Al día siguiente de su llegada a Marsella invitó
a comer al capitán Ellis, su antiguo ayudante, que acababa de pasar seis
semanas en Córcega. El capitán refirió muy bien a miss
Lidia una historia de bandidos que tenía el mérito de no parecerse
por ningún estilo a las historias de ladrones con que tan a menudo le
habían hecho pasar el rato en el camino de Roma a Nápoles. A los
postres, habiéndose quedado solos los dos hombres con unas cuantas
botellas de Burdeos, hablaron de caza, y el coronel se enteró de que no
hay país en que sea mejor que en Córcega, más variada ni
más abundante.
- Vense muchos jabalíes,- decía el capitán
Ellis, - y hay que aprender a distinguirlos de los cerdos domésticos, que
se les parecen de una manera sorprendente; de otro modo, matando cerdos, se
tiene mal pleito con los que los guardan. Salen de un matorral que llaman
maquis; armados hasta los dientes, se hacen pagar los animales y se
burlan de vos. Tenéis también el carnero silvestre,
extrañísimo animal que no se encuentra en ninguna otra parte;
famosa montería, pero difícil. Ciervos, gamos, faisanes, perdices:
sería imposible citar todas las especies de caza que hormiguean en
Córcega. Si os gusta tirar, id a Córcega, coronel. Como
decía uno de mis huéspedes, podéis tirar allí sobre
toda la caza imaginable, desde el tordo hasta el hombre.

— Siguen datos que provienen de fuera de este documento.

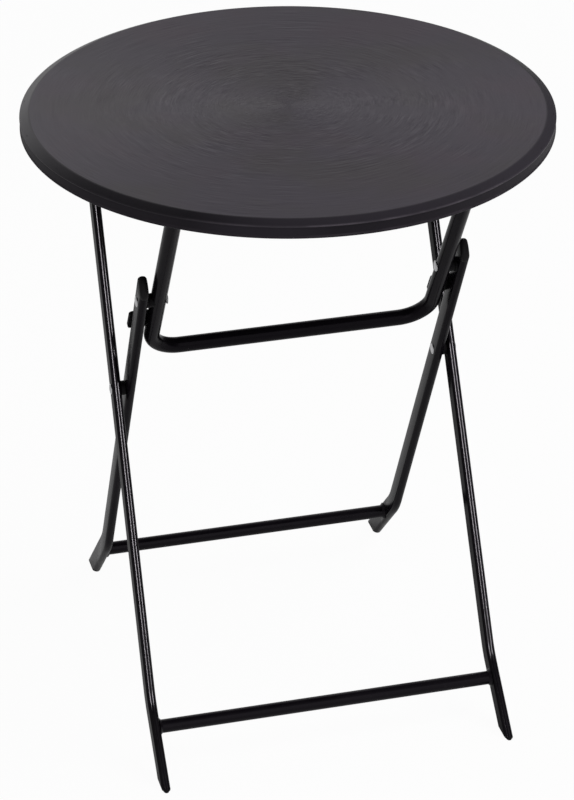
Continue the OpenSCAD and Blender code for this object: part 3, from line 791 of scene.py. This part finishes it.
def brace_washers():
    """Black saddle washers between the brace tube and the inner legs."""
    end = right_reach("brace_rivets_inner")[1]
    tube_middle = sum(right_reach("u_bar_end_plugs")) / 2
    depth = end - tube_middle - SADDLE_DEPTH
    section = rounded([(0, 0, 0), (WASHER_FACE_R, 0, WASHER_EDGE_R), (WASHER_TUBE_R, depth, 0)])
    s = Shape()
    for side in (1, -1):
        s.add(*lathe(section, 48), along_x(side, end + WASHER_PLAY, BRACE_Y, BRACE_Z, -1))
    ob = s.piece("brace_pivot_washers", [PLASTIC_DULL])
    face_outwards(ob)
    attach(ob, "brace")


brace_washers()


# Caps of the inner legs
def leg_frame(side):
    """Puts a point from an inner leg's own frame in mm: origin at the scissor pivot, z up the leg."""
    c, s = math.cos(LEAN), math.sin(LEAN)
    middle = sum(right_reach("inner_leg_right")) / 2

    def put(v):
        y, z = SCISSOR_Y + v.y * c - v.z * s, SCISSOR_Z + v.y * s + v.z * c
        return mm((side * (middle + v.x), y, z))
    return put


def flat_oval(inset):
    """Outline of the cap drawn in by an inset, long way along y, as (x, y) pairs."""
    r, half_flat, round_steps, flat_steps = TUBE_HALF_T - inset, TUBE_HALF_W - TUBE_HALF_T, 12, 7
    out = []
    for way in (1, -1):
        for k in range(round_steps + 1):
            a = math.pi * k / round_steps
            out.append((way * r * math.cos(a), way * (half_flat + r * math.sin(a))))
        for k in range(1, flat_steps):
            out.append((-way * r, way * half_flat * (1 - 2 * k / flat_steps)))
    return out


def cap_top(y):
    """Side outline of the cap: a rounded back, a crown, and a slope that steepens to the front."""
    back_y = TUBE_HALF_W - CAP_BACK_R
    if y > back_y:
        return CAP_BACK_Z + math.sqrt(max(0.0, CAP_BACK_R ** 2 - (y - back_y) ** 2))
    t = min(1.0, (y + TUBE_HALF_W) / (TUBE_HALF_W + back_y))
    climb = CAP_BACK_Z + CAP_BACK_R - CAP_FRONT_Z
    return CAP_FRONT_Z + climb * (1 - (1 - t) ** CAP_SLOPE_POWER)


def leg_cap(side, name):
    """A cap that closes the upper end of an inner leg, crowned over its whole outline."""
    node = "inner_top_cap_" + name
    base = REACH + CAP_START
    steps = 10
    rows = []
    for inset, height in CAP_FOOT_ROWS:
        rows.append([(x, y, base + height) for x, y in flat_oval(inset)])
    for k in range(steps + 1):
        a = math.pi / 2 * k / steps
        drop = CAP_CROWN * (1 - math.sin(a))
        rows.append([(x, y, base + max(CAP_LEAST, cap_top(y) - drop))
                     for x, y in flat_oval(TUBE_HALF_T * (1 - math.cos(a)))])
    verts, faces = bridge(rows)
    faces.append(tuple(range(len(rows[0]))))
    s = Shape()
    s.add(verts, faces, leg_frame(side))
    ob = s.piece("leg_cap_" + name, [PLASTIC])
    face_outwards(ob, merge=0.00002)
    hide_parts(node)
    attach(ob, "inner_frame")


leg_cap(-1, "left")
leg_cap(1, "right")


# Weld beads
def weld_bead(name, body, crossbar):
    """A rippled fillet of weld round each end of a crossbar, against the leg."""
    lo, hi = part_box(crossbar)
    y, z = (lo.y + hi.y) * 500, (lo.z + hi.z) * 500
    turns, steps = 120, 10
    verts, faces = [], []
    for i in range(turns):
        a = 2 * math.pi * i / turns
        ripple = RIPPLE_H * math.cos(a * RIPPLE_COUNT + 0.7 * math.sin(a * 3))
        ripple += WAVE_H * math.sin(a * WAVE_COUNT + 1.0)
        for j in range(steps + 1):
            t = j / steps
            bulge = ripple * math.sin(math.pi * t)
            # a hollow fillet from the face of the leg to the bar
            w = math.pi / 2 * t
            r = CROSSBAR_R + WELD_W - WELD_HOLLOW * math.sin(w) + bulge
            height = WELD_H - WELD_W * math.cos(w) + WELD_PLAY + RIPPLE_ALONG_SHARE * bulge
            verts.append((r * math.cos(a), r * math.sin(a), height))
    m = steps + 1
    for i in range(turns):
        after = (i + 1) % turns
        for j in range(steps):
            faces.append((i * m + j, after * m + j, after * m + j + 1, i * m + j + 1))
    s = Shape()
    for side, x in ((1, hi.x * 1000), (-1, -lo.x * 1000)):
        s.add(verts, faces, along_x(side, x, y, z, -1))
    ob = s.piece(name, [TUBE])
    face_outwards(ob)
    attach(ob, body)


weld_bead("outer_weld_beads", "outer_frame", "outer_crossbar")
weld_bead("inner_weld_beads", "inner_frame", "inner_crossbar")


# Floor, world and lamps
def floor():
    """Pale floor. The camera sees it almost white, with the shadow left in."""
    radius, corners = 14.0, 48
    n = Material("floor_paint")
    paint = n.new("ShaderNodeBsdfDiffuse")
    speckle = n.noise(n.coord, 3, 2)
    n.set(paint, "Color", n.ramp(speckle, [(0.3, (0.69, 0.69, 0.69)), (0.7, (0.71, 0.71, 0.71))]))
    glow = n.new("ShaderNodeEmission")
    n.set(glow, "Strength", 1.0)
    path = n.new("ShaderNodeLightPath").outputs
    seen = n.math("MULTIPLY", path["Is Camera Ray"], FLOOR_SEEN)
    mirrored = n.math("ADD", path["Is Glossy Ray"], path["Is Transmission Ray"])
    mirrored = n.math("MULTIPLY", mirrored, FLOOR_MIRRORED)
    mix = n.new("ShaderNodeMixShader")
    n.set(mix, 0, n.math("ADD", seen, mirrored, clamp=True))
    n.set(mix, 1, paint.outputs[0])
    n.set(mix, 2, glow.outputs[0])
    n.nt.nodes.remove(n.bsdf)
    n.set(n.nt.nodes["Material Output"], "Surface", mix.outputs[0])
    angles = [2 * math.pi * i / corners for i in range(corners)]
    verts = [(radius * math.cos(a), radius * math.sin(a), 0) for a in angles]
    ob = make("floor", verts, [tuple(range(corners))], [n.mat])


def studio():
    """White all round for the camera. Reflections see a pale room that darkens with height."""
    world = bpy.data.worlds.new("studio")
    scene.world = world
    world.use_nodes = True
    n = Tree(world.node_tree)
    background = n.nt.nodes["Background"]
    background.inputs["Color"].default_value = (1, 1, 1, 1)
    path = n.new("ShaderNodeLightPath").outputs
    x, _, z = n.xyz(n.new("ShaderNodeTexCoord").outputs["Generated"])
    camera = path["Is Camera Ray"]
    mirror = n.math("ADD", path["Is Glossy Ray"], path["Is Transmission Ray"])
    rest = n.math("SUBTRACT", n.math("SUBTRACT", 1.0, camera), mirror)
    rest = n.math("MAXIMUM", rest, 0.0)
    # up to 28 degrees the wall darkens to both sides, and above that it is light right of the middle
    high = n.remap(z, (0.47, 0.6), (0.0, 1.0), smooth=True)
    low_part = n.math("MULTIPLY", n.remap(x, (-0.1, 0.7), (1.05, 0.4)), n.math("SUBTRACT", 1.0, high))
    low_part = n.math("MULTIPLY", low_part, n.remap(x, (-0.7, -0.3), (0.3, 1.0)))
    high_part = n.math("MULTIPLY", n.remap(x, (-0.3, 0.3), (0.05, 1.2)), high)
    ceiling = n.remap(z, (0.48, 0.96), (1.03, 0.12), smooth=True)
    room = n.math("MULTIPLY", ceiling, n.math("ADD", low_part, high_part))
    room = n.math("MULTIPLY", room, n.remap(x, (0.25, 0.52), (1.06, 0.2)))
    soft = n.math("MULTIPLY", rest, ROOM_SOFT)
    total = n.math("ADD", camera, n.math("ADD", n.math("MULTIPLY", mirror, room), soft))
    n.set(background, "Strength", total)


def softbox(name, azimuth, elevation, distance, width, height, level):
    """A rectangular lamp that faces the table. Azimuth 0 is in front and 90 to the right, in degrees."""
    a, e = math.radians(azimuth), math.radians(elevation)
    way = Vector((math.sin(a) * math.cos(e), -math.cos(a) * math.cos(e), math.sin(e)))
    data = bpy.data.lights.new(name, "AREA")
    data.shape = "RECTANGLE"
    data.size = width
    data.size_y = height
    data.energy = level * width * height * math.pi
    ob = bpy.data.objects.new(name, data)
    scene.collection.objects.link(ob)
    ob.location = Vector(LAMP_AIM) + way * distance
    ob.rotation_mode = "QUATERNION"
    ob.rotation_quaternion = (-way).to_track_quat("-Z", "Y")
    return ob


def lamps():
    """Two strips that draw a bright line down each outer leg, and a soft key lamp for the shadow."""
    lit = bpy.data.collections.new("lit_by_strips")
    for side in ("left", "right"):
        lit.objects.link(NODES["outer_leg_" + side])
    for name, azimuth in STRIPS.items():
        strip = softbox(name, azimuth, elevation=21, distance=3.2, width=0.5, height=1.3, level=75.0)
        strip.visible_diffuse = False
        strip.light_linking.receiver_collection = lit
    key = softbox("key", 68, elevation=48, distance=3.4, width=2.0, height=2.0, level=5.2)
    key.visible_glossy = False


floor()
studio()
lamps()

Al tomar el té, el capitán dejó encantada
de nuevo a miss Lidia con una historia de vendetta transversale,
más extraña todavía que la primera, y acabó de
entusiasmarla con Córcega describiéndole el aspecto raro, salvaje,
del país, el carácter original de sus habitantes, su hospitalidad
y sus costumbres primitivas. En fin, puso a sus pies un lindo puñalito,
menos notable por su forma y su montura en cobre que por su origen.
Habíalo cedido al capitán Ellis un famoso bandido,
garantizándole que había sido hundido en cuatro cuerpos humanos.
Miss Lidia se lo puso en el cinturón, dejólo sobre la mesa de
noche, y lo sacó dos veces - de la vaina antes de dormirse. Por su parte,
el coronel soñó que mataba un carnero silvestre y que el
propietario se lo hacía pagar, a lo cual accedía de buen grado,
pues era un animal curiosísimo que se parecía a un jabalí,
con astas de ciervo y cola de faisán.